Data provided:
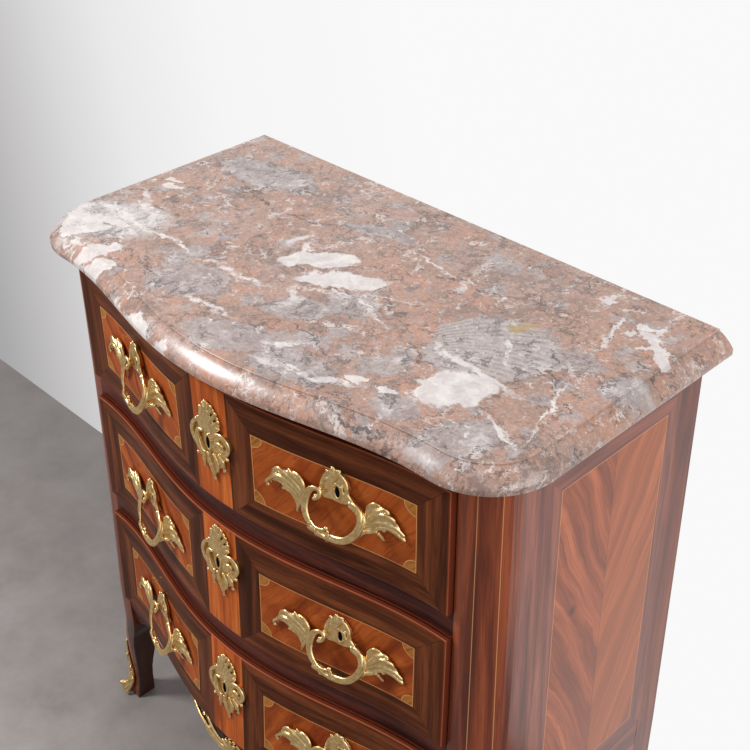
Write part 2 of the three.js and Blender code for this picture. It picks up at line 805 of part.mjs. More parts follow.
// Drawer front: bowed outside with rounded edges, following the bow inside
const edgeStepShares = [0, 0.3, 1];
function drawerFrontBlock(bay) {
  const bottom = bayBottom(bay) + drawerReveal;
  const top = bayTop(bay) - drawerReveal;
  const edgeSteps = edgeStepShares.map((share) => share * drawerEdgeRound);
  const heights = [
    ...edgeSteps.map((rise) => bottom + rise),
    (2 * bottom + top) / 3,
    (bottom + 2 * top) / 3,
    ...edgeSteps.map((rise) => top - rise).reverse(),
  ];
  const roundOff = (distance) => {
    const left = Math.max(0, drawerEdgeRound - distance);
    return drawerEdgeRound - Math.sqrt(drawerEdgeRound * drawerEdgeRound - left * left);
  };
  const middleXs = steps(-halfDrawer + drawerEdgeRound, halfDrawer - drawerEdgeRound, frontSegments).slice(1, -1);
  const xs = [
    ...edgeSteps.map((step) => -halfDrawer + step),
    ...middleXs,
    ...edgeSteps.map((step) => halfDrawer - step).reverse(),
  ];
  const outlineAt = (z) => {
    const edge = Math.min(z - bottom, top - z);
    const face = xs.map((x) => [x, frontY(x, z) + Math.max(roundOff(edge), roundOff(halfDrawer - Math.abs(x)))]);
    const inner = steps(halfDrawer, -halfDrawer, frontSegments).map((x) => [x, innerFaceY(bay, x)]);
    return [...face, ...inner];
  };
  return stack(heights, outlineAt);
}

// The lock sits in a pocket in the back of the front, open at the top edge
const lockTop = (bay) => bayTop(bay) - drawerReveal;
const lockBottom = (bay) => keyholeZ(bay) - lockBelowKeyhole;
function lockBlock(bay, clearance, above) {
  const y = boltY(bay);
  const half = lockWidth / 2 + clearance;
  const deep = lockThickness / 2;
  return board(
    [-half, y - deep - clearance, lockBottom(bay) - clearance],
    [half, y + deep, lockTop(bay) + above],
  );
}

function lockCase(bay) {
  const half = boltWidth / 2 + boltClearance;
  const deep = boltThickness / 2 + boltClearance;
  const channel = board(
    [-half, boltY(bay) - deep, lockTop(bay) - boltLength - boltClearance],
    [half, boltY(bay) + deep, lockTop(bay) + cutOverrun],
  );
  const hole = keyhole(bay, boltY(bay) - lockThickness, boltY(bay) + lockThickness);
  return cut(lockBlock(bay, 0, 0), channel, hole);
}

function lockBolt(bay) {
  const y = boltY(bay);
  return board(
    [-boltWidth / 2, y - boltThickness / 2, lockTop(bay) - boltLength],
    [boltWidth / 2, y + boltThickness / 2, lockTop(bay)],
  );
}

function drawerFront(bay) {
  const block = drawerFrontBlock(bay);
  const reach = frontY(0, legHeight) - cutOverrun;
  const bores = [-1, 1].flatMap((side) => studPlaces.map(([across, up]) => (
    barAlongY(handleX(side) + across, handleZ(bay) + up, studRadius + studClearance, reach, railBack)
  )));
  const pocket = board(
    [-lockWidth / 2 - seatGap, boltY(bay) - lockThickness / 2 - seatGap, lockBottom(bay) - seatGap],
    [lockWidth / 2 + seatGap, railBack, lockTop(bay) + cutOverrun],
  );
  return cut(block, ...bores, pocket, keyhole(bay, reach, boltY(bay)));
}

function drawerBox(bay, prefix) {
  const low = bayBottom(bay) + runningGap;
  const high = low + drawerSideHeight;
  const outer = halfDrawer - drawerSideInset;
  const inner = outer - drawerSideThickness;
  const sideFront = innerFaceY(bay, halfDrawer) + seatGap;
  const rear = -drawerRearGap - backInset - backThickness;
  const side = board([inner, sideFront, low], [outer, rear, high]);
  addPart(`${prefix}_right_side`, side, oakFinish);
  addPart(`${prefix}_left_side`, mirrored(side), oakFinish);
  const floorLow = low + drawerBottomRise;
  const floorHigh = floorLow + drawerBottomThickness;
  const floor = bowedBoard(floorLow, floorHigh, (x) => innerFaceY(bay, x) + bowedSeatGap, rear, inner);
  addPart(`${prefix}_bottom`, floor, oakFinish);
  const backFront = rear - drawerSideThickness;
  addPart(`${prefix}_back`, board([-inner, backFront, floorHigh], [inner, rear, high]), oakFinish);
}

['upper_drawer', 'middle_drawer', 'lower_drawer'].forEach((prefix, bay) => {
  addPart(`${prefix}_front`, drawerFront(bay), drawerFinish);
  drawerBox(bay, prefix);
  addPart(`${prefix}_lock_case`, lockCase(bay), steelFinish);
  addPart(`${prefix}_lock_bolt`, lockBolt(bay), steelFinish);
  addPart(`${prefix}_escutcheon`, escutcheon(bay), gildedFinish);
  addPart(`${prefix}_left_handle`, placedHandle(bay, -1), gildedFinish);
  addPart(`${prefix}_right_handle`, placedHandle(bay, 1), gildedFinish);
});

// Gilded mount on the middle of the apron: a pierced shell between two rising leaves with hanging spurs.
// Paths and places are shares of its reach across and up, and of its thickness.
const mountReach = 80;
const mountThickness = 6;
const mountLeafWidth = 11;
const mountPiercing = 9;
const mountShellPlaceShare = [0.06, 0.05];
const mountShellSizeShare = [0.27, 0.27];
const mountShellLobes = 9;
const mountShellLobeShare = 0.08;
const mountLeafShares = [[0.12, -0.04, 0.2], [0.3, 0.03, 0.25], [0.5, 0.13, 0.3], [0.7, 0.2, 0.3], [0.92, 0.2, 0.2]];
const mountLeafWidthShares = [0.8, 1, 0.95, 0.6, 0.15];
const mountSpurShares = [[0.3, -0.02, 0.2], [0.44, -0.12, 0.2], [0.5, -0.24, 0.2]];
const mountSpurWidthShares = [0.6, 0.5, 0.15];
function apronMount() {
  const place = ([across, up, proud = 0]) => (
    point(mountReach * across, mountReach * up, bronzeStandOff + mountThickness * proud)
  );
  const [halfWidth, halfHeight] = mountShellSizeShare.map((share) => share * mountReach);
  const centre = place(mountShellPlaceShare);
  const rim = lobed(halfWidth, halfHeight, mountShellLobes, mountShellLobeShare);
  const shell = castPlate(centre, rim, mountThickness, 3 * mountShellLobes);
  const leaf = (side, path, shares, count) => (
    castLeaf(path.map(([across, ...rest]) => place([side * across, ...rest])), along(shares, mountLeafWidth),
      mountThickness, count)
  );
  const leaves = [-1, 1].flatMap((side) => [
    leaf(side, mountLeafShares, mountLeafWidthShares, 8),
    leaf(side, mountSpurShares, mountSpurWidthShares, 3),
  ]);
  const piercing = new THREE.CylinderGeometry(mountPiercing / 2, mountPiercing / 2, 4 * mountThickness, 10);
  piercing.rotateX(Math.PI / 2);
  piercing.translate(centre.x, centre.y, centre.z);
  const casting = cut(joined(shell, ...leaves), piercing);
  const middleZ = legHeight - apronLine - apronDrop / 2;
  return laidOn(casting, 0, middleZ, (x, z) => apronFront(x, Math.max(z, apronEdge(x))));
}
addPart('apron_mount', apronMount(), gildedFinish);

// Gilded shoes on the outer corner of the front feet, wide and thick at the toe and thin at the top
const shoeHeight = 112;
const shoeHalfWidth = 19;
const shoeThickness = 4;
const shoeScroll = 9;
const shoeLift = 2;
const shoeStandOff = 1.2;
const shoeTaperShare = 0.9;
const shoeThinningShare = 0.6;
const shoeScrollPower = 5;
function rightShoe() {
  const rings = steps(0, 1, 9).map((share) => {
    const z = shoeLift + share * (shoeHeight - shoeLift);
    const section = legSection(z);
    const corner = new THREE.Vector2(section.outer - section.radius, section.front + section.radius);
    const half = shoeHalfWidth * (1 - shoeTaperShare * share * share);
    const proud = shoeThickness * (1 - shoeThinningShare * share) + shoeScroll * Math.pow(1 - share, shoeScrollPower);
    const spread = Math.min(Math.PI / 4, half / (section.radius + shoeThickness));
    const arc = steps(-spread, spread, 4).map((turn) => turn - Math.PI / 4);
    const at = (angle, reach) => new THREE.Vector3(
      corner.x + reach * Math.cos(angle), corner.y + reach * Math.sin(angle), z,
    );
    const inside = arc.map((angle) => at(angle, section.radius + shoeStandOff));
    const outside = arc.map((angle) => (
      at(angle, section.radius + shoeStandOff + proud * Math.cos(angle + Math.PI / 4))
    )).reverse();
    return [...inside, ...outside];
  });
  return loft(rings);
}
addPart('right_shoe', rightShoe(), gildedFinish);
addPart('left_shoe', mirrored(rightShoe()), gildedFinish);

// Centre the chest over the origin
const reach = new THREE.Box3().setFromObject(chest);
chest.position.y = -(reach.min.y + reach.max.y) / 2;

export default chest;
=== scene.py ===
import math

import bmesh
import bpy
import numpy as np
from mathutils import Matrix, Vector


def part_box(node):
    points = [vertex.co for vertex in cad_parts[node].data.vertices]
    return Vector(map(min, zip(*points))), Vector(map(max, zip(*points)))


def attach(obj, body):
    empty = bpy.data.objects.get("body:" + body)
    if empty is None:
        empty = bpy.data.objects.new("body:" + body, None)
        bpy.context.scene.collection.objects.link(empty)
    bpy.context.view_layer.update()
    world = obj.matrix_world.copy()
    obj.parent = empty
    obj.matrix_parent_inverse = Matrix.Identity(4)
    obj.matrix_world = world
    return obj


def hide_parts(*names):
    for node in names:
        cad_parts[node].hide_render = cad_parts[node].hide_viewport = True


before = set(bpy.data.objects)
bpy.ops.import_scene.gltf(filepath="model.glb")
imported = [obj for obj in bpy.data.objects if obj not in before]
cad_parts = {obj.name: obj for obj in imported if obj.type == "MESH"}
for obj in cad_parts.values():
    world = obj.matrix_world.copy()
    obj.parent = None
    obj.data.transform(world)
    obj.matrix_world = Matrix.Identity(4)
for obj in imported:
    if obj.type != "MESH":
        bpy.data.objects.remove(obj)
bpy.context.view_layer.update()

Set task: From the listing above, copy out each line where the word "imported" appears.

Final result:
imported = [obj for obj in bpy.data.objects if obj not in before]
cad_parts = {obj.name: obj for obj in imported if obj.type == "MESH"}
for obj in imported:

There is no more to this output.